I usually have to devote all my concentration towards the matter at hand. A friend of mine, though, he read War and Peace in its entirety on the pot. It took him a couple of years, but still.

godardian

Newspapers and magazines on the toilet.

"Serious" books on the bus/train. I'll also get into bed early so as to have time to read last thing before going to sleep.

Before my shedule got so hectic recently, I was taking a few hours a few nights a week to go to the graduate reading room at the University of Washington- vast space, total enforced silence, perfect place to just absorb yourself in a book.
""Money doesn't come into it. It never has. I do what I do because it's all that I am." - Morrissey

"Lacan stressed more and more in his work the power and organizing principle of the symbolic, understood as the networks, social, cultural, and linguistic, into which a child is born. These precede the birth of a child, which is why Lacan can say that language is there from before the actual moment of birth. It is there in the social structures which are at play in the family and, of course, in the ideals, goals, and histories of the parents. This world of language can hardly be grasped by the newborn and yet it will act on the whole of the child's existence."

Stay informed on protecting your freedom of speech and civil rights.

Pedro


ᾦɐļᵲʊʂ

Lullaby - Chuck Palahniuk
"As a matter of fact I only work with the feeling of something magical, something seemingly significant. And to keep it magical I don't want to know the story involved, I just want the hypnotic effect of it somehow seeming significant without knowing why." - Len Lye

grand theft sparrow


Ghostboy

Madam Bovary - Flaubert

Devil In The White City - Erik Larson

coffeebeetle



This is on hilarious read.
more than any other time in history, mankind faces a crossroads. one path leads to despair and utter hopelessness. the other, to total extinction. let us pray we have the wisdom to choose correctly.
woody allen (side effects - 1980)

godardian

Oh, I LOVE Music for Torching!! I actually went to see Homes read from it. She's a very funny person; her sardonic humor matches mine very closely. Great choice. Perfect novel for any Strangers with Candy fans here.

Me:



Selected Non-Fictions - Borges
""Money doesn't come into it. It never has. I do what I do because it's all that I am." - Morrissey

"Lacan stressed more and more in his work the power and organizing principle of the symbolic, understood as the networks, social, cultural, and linguistic, into which a child is born. These precede the birth of a child, which is why Lacan can say that language is there from before the actual moment of birth. It is there in the social structures which are at play in the family and, of course, in the ideals, goals, and histories of the parents. This world of language can hardly be grasped by the newborn and yet it will act on the whole of the child's existence."
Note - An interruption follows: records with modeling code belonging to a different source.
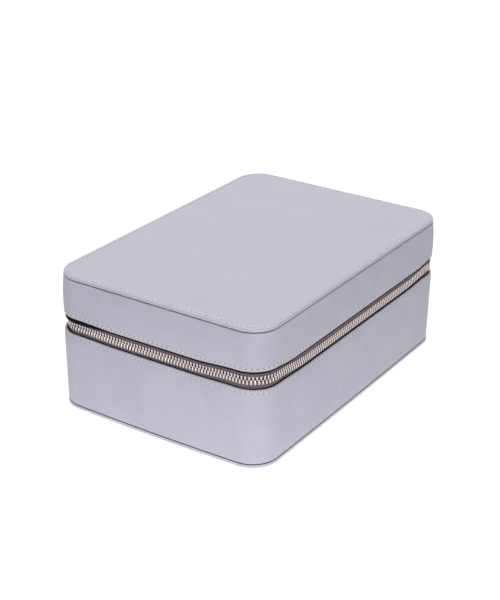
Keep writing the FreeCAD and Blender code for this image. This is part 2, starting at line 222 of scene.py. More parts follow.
def run(piece, points):
    """Carry the cap at the first (inset, height) point through the others."""
    start_z = points[0][1]
    pick(piece, "faces", lambda face: is_cap(face) and abs(face.calc_center_median().z - start_z) < 0.01 * MM)
    cap = [face for face in bmesh.from_edit_mesh(piece.data).faces if face.select][0]
    side = 1 if cap.normal.z > 0 else -1
    for (inset_a, z_a), (inset_b, z_b) in zip(points, points[1:]):
        if abs(inset_b - inset_a) + abs(z_b - z_a) < 0.001 * MM:
            continue
        if inset_b - inset_a > 0.001 * MM:
            bpy.ops.mesh.inset(thickness=inset_b - inset_a, depth=side * (z_b - z_a))
        else:
            extrude_up(z_b - z_a)


def ring_wall(name, first, second):
    """A closed wall round the case. Two runs start at one point and end at another."""
    pieces = []
    for points in (first, second):
        piece = outline(name, *points[0])
        run(piece, points)
        pick(piece, "faces", is_cap)
        bpy.ops.mesh.delete(type="ONLY_FACE")
        pieces.append(piece)
    wall = joined(pieces)
    merged(wall)
    return wall


def quarter(inset, z, radius, side, steps=8, start=0, end=90):
    """Points of a round edge: from upright at the outside to level, up (side 1) or down (side -1)."""
    angles = [math.radians(start + (end - start) * step / steps) for step in range(steps + 1)]
    return [
        (inset + radius * (1 - math.cos(angle)), z - side * radius * (1 - math.sin(angle))) for angle in angles
    ]


def rolled(inset, z, radius, side):
    """Points of a full half-round rim, over the top and back down inside."""
    return quarter(inset, z, radius, side, steps=12, end=180)


# %% [markdown]
# ## Shaping with weights
# Real leather is never dead flat: the rims are pulled up where the hide goes round a corner, and the zip sags
# between the corners. A vertex weight says how much each point takes part, and one Displace modifier then
# moves them all, which is easier to tune than moving points by hand.


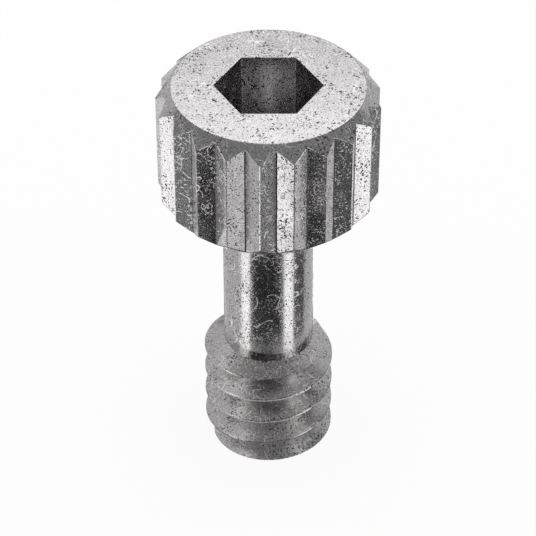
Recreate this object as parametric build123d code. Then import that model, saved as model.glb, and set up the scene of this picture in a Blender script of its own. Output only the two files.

Stay informed on protecting your freedom of speech and civil rights.

coffeebeetle

Yeah, her style of humor just seeps through the page, doesn't it?   :)
more than any other time in history, mankind faces a crossroads. one path leads to despair and utter hopelessness. the other, to total extinction. let us pray we have the wisdom to choose correctly.
woody allen (side effects - 1980)

Gloria


The Bell Jar - Sylvia Plath

Thrindle

^

COINCIDENCE!

I JUST FINISHED THIS YESTERDAY!!! NICE WORK!!!
Classic.

Ghostboy

I finished The Bell Jar last month (a copy with that very same copy). It appealed to the teenage girl in me. Objectively, it was good, although too clearly a mostly autobiographical first novel. Nothing wrong with that, of course, but it's a shame Plath didn't live long enough to progress as a prose writer as well as a poet (although supposedly did write another novel, but burned it). Of course, had she not killed herself, The Bell Jar would lack the fatalist edge it seems to have.

I'm currently finishing Madame Bovary, which is great, and beginning (finally) Down And Dirty Pictures, although with markedly less enthusiasm than I had when I began Easy Riders, Raging Bulls.

Devil In The White City, by the way, is an enormously enlightening and fascinating read. I highly suggest picking it up if you're in the mood for some historical nonfiction.